Martin Zandvliet a confié en entrevue qu’il voulait chambouler la perception que les Danois ont d’eux-mêmes. Dans la conscience danoise et internationale, le Danemark est ce petit pays tranquille et pacifique, patrie de la Petite Sirène. Pourtant, les Danois, comme tous les autres peuples, ne sont pas exempts d’erreurs passées. Le sort réservé aux jeunes Allemands, pour la plupart recrutés en dernier recours vers la fin de la guerre, par la population danoise est loin d’avoir été gracieux. Zandvliet propose une réflexion sur cet événement et pose le spectateur devant un enjeu éthique qui n’est pourtant pas nouveau. Le vainqueur a-t-il l’autorité morale pour traiter le perdant comme il l’entend? La vengeance passe-t-elle nécessairement par la cruauté? Il est délicat de répondre fermement puisque le cinéaste confronte le spectateur à des protagonistes qui ne sont pas tout blanc ou tout noir. Ces jeunes Allemands ont bel et bien participé à la guerre sous le drapeau du Troisième Reich, mais ils sont tout de même des gamins. Pour sa part, le sergent Rasmussen est lui-même confronté à ce conflit intérieur. De prime à bord, il déteste violemment les Allemands comme en fait foi une scène en début de film. Au fil du temps, côtoyer ces soldats allemands qui sont dans un état de vulnérabilité lui fait voir les jeunes hommes qui se cachent derrière les uniformes. Le scénario de Martin Zandvliet est finement ficelé afin de laisser transparaître l’ambiguïté des attitudes humaines lors d’un événement aussi traumatique qu’une guerre.

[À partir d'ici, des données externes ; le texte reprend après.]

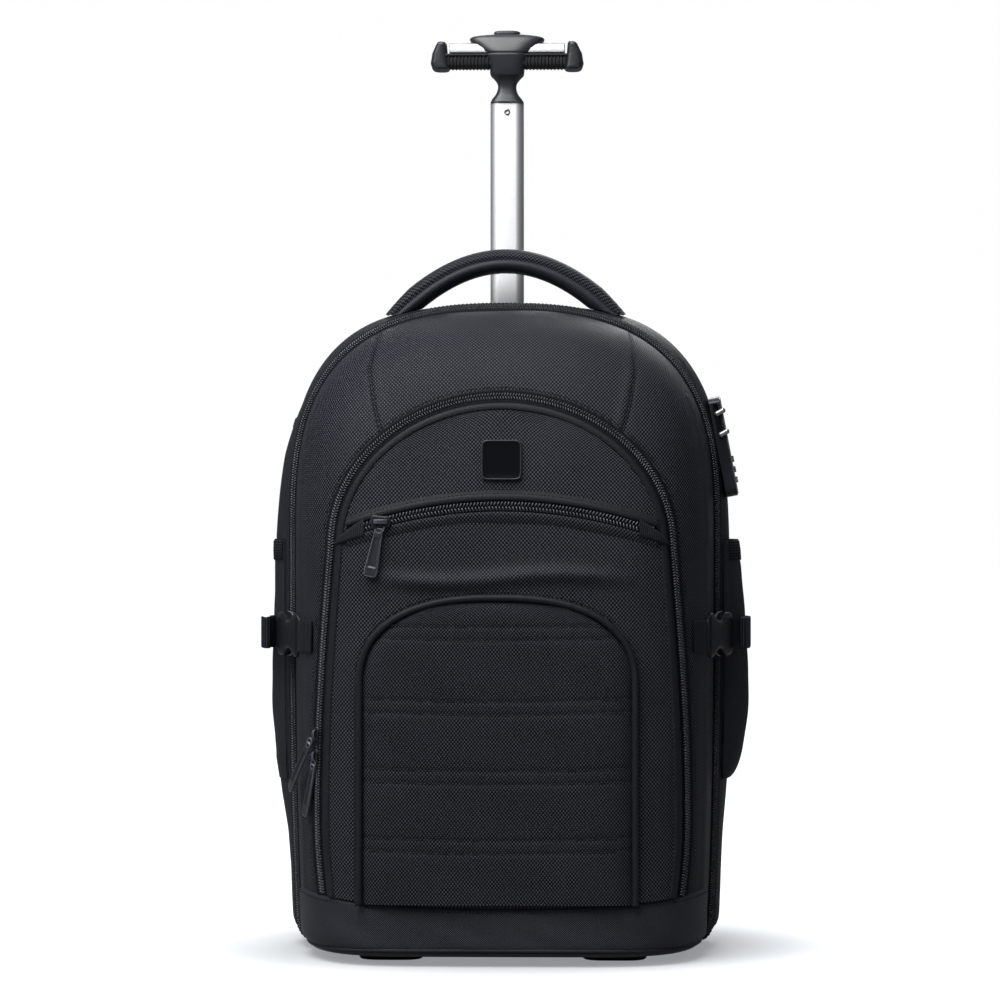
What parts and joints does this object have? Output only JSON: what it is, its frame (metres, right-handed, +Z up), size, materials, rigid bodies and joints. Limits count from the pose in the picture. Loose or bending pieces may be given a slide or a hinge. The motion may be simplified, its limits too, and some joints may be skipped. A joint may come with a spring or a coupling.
{
  "type": "wheeled backpack",
  "caption": "Wheeled backpack: soft rucksack body with arched front pockets, side buckles, carry handle, shoulder straps and a telescopic T-grip handle.",
  "frame": {"origin": "on the floor, under the middle of the whole object's box", "axes": "+X to the right seen from the front, +Y from the front towards the shoulder straps, +Z up"},
  "size_m": [0.3938, 0.249, 0.7445],
  "materials": {
    "nylon": "fine diagonal weave, matt",
    "harness": "padded air mesh, matt",
    "binding": "plain smooth cloth",
    "zip_coil": "black nylon coil",
    "webbing": "ribbed webbing",
    "hard_black": "grained moulded plastic",
    "dial_black": "black, with pale numbers",
    "gunmetal": "gloss black plating",
    "aluminium": "satin anodised",
    "steel": "plain",
    "rubber": "matt"
  },
  "bodies": {
    "bag": {"rear_shell": "nylon", "front_shell": "nylon", "front_pocket": "nylon", "lower_pocket": "nylon", "carry_handle": "nylon", "side_pocket_left": "nylon", "side_pocket_right": "nylon", "back_pad": "harness", "shoulder_strap_left": "harness", "shoulder_strap_right": "harness", "base_band": "binding", "lower_piping": "binding", "main_zip": "zip_coil", "front_zip": "zip_coil", "pocket_zip": "zip_coil", "strap_front_left": "webbing", "strap_front_right": "webbing", "strap_rear_left": "webbing", "strap_rear_right": "webbing", "strap_webbing_left": "webbing", "strap_webbing_right": "webbing", "base_tray": "hard_black", "side_toggle": "hard_black", "lock_body": "hard_black", "buckle_socket_left": "hard_black", "buckle_socket_right": "hard_black", "buckle_plug_left": "hard_black", "buckle_plug_right": "hard_black", "wheel_housing_left": "hard_black", "wheel_housing_right": "hard_black", "pocket_slider": "gunmetal", "pocket_puller": "gunmetal", "badge": "gunmetal", "front_slider_upper": "gunmetal", "front_puller_upper": "gunmetal", "front_slider_lower": "gunmetal", "front_puller_lower": "gunmetal", "main_slider_upper": "gunmetal", "main_slider_lower": "gunmetal", "outer_tube": "aluminium", "axle_left": "steel", "axle_right": "steel", "foot_left": "rubber", "foot_right": "rubber"},
    "middle_stage": {"middle_tube": "aluminium"},
    "top_stage": {"top_tube": "aluminium", "tube_screw": "aluminium", "grip_core": "hard_black", "grip_bar": "aluminium", "grip_sleeve_left": "rubber", "grip_sleeve_right": "rubber", "grip_cap_left": "hard_black", "grip_cap_right": "hard_black"},
    "button": {"release_button": "hard_black"},
    "wheel_left": {"wheel_left": "rubber"},
    "wheel_right": {"wheel_right": "rubber"},
    "dial_1": {"lock_dial_1": "dial_black"},
    "dial_2": {"lock_dial_2": "dial_black"},
    "dial_3": {"lock_dial_3": "dial_black"}
  },
  "joints": [
    {"name": "middle_slide", "type": "slide", "parent": "bag", "child": "middle_stage", "axis": [0, 0, 1], "range_m": [0, 0.2]},
    {"name": "top_slide", "type": "slide", "parent": "middle_stage", "child": "top_stage", "axis": [0, 0, 1], "range_m": [-0.16, 0]},
    {"name": "button_press", "type": "slide", "parent": "top_stage", "child": "button", "axis": [0, 0, -1], "range_m": [0, 0.003], "stiffness_N_per_m": 600},
    {"name": "wheel_left_turn", "type": "hinge", "parent": "bag", "child": "wheel_left", "pos_m": [-0.121, 0.07071, 0.032], "axis": [1, 0, 0], "continuous": true},
    {"name": "wheel_right_turn", "type": "hinge", "parent": "bag", "child": "wheel_right", "pos_m": [0.121, 0.07071, 0.032], "axis": [1, 0, 0], "continuous": true},
    {"name": "dial_1_turn", "type": "hinge", "parent": "bag", "child": "dial_1", "pos_m": [0.18158, 0.01131, 0.37374], "axis": [-0.1876, 0, 0.9823], "continuous": true},
    {"name": "dial_2_turn", "type": "hinge", "parent": "bag", "child": "dial_2", "pos_m": [0.18, 0.01131, 0.38199], "axis": [-0.1876, 0, 0.9823], "continuous": true},
    {"name": "dial_3_turn", "type": "hinge", "parent": "bag", "child": "dial_3", "pos_m": [0.17843, 0.01131, 0.39024], "axis": [-0.1876, 0, 0.9823], "continuous": true}
  ]
}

Si le scénario humanise ces hommes de guerre, la réalisation de Zandvliet s’engage dans une démarche similaire. Grâce à aux gros plans et au montage, il crée une tension exacerbant le danger dans lequel se retrouvent les jeunes démineurs. Les scènes de déminage sont remplies de tension et le cinéaste joue habillement avec cette atmosphère. Il faut aussi souligner l’interprétation remarquable de Roland Møller qui donne vie à un sergent dépeint comme un homme d’armée violent, mais qui se révèle tranquillement être beaucoup plus complexe.

Les oubliés est un film captivant par son sujet et, aussi, par le traitement qu’en fait Martin Zindvlet. Il se classe parmi ces films, comme Hiroshima, mon amour ou Le Choix de Sophie qui se concentrent sur les conséquences humaines de la Seconde Guerre mondiale. Ici, Zandvliet fait un travail honorable et remarquable à déterrer l’histoire de victimes oubliées.

4 étoiles

Les oubliés est à l'affiche le 24 février au Québec.